The rematch with Maidana was the first that Mayweather Promotions promoted on its own. It was licensed in Nevada in July and largely ran the show the rest of the way, with little involvement from Oscar De La Hoya's Golden Boy Promotions.

It was an awkward, difficult promotion, made tougher by a civil lawsuit filed against Mayweather by his former fiancee and by Mayweather's egregiously tasteless answer to a question about ex-Baltimore Ravens running back Ray Rice slugging his wife.

But that may have been Ellerbe's one and only opportunity to run the ship himself. Mayweather told Thompson he is growing apart from Ellerbe.
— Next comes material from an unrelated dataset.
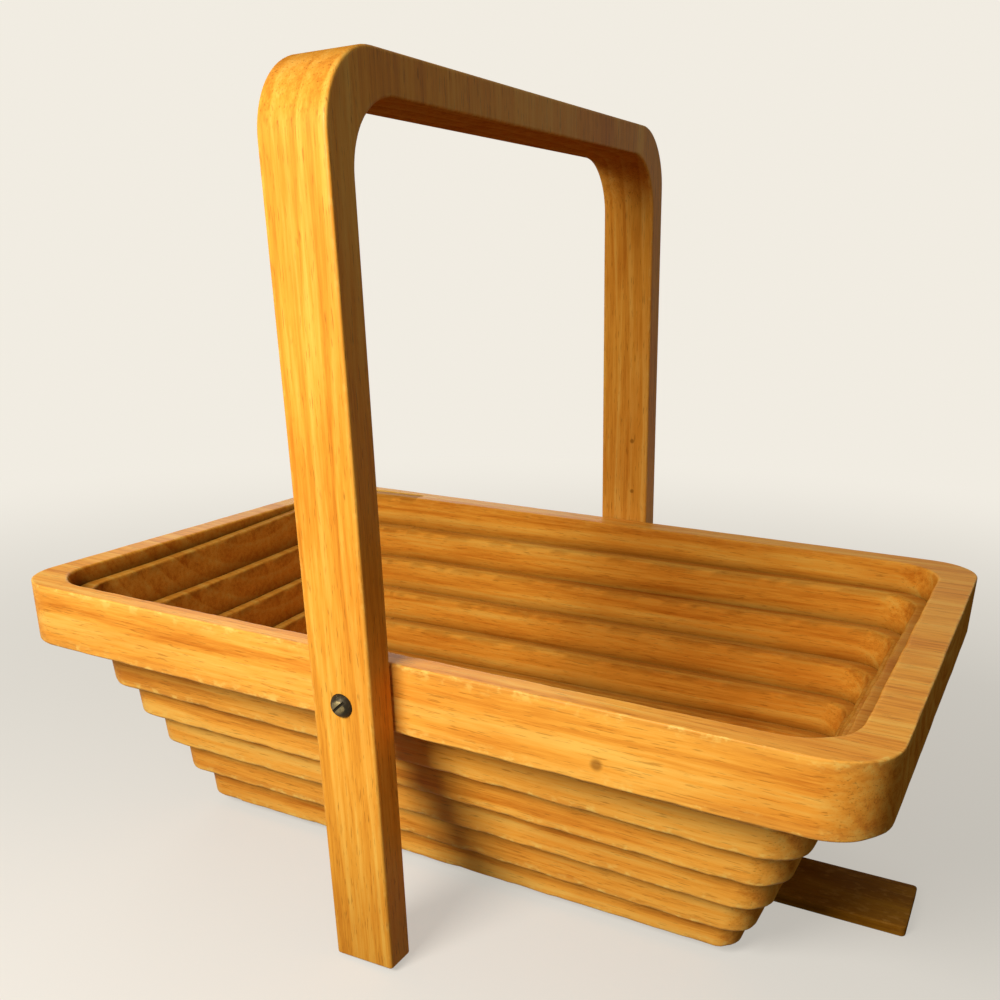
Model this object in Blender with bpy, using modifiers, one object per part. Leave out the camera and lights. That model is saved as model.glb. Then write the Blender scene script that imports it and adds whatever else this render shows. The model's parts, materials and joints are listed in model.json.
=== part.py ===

I think we're just getting to a point where we're outgrowing each other. I think I just see things my way and I think he sees things in another way. For example, this time around when I went out and fought, my WBC and WBA titles in both weight classes were on the line and I didn't approve of that at all. That's something I didn't approve of. Also, my daughter was sitting in the front row and her mother wasn't sitting next to her, so the ticket arrangements were totally wrong. It just got to a point to where everyone wants to do what they want to do instead of communicating and compromising like we used to. We got to this point by us communicating and compromising. If I'm not mistaken, my dad wasn't able to work [Andrew] Tabiti's corner, his fighter. My dad, he got all his stuff, the things that he needed for the fight, extremely late. That's just very unprofessional. There's just a lot of other things within our team that's just not right. Leonard wasn't in my corner, so, you know, it's not any hard feelings. It's just people outgrow one another. I'm not mad at him. There's no hard feeling like I hate the guy; not at all. No hard feelings whatsoever. People just outgrow one another, just like when people get a divorce. They're no longer on the same page mentally.

Yahoo Sports called Ellerbe for comment, but his phone went directly to voicemail. He didn't immediately respond for comment.

Ex-Golden Boy Promotions CEO Richard Schaefer. (Jayne Kamin-Oncea-USA TODAY Sports)
Ex-Golden Boy Promotions CEO Richard Schaefer. (Jayne Kamin-Oncea-USA TODAY Sports)

Richard Schaefer, the ex-CEO of Golden Boy Promotions, told Yahoo Sports he hadn't read the interview and declined comment. Mayweather Promotions had earlier hired long-time Schaefer confidant Bruce Binkow in a marketing role and several employees from Schaefer's days at Golden Boy were visible assisting with the promotion for the Maidana rematch.

Schaefer attended the fight and sat in the first row in Mayweather's corner, but he made a point to stay removed and until fight night, mostly out of view.

He would be a logical person to replace Ellerbe, if Mayweather indeeds fires or parts ways with Ellerbe. However, Schaefer is in a legal dispute with Golden Boy, which claims he's under contract to it until March 2018. De La Hoya said last week his company has a no-compete clause in Schaefer's contract and intends to enforce it.

The case will likely be settled in court unless the sides can come to a settlement.

The truth of the matter is, he has a contract until 2018 that stipulates he can not compete or he can not be involved in boxing [with anyone else]. It's a strong, solid contract that, obviously, I'm standing by 100 percent.

It's all unclear where things are going, though Mayweather reiterated in his interview with Thompson that he plans to fight again in May 2015.

What we know is this:

• Mayweather is unhappy with Ellerbe and feels they're growing apart, but he has yet to say Ellerbe is no longer with the company.

• Schaefer is close with Mayweather, but has to resolve his issue with Golden Boy before he'd be free to take a job with Mayweather Promotions.

• The powerful manager/advisor in the industry, Al Haymon, will remain involved with the company, Mayweather said, but federal law prohibits him from taking an official role in the company while he serves as a fighter manager.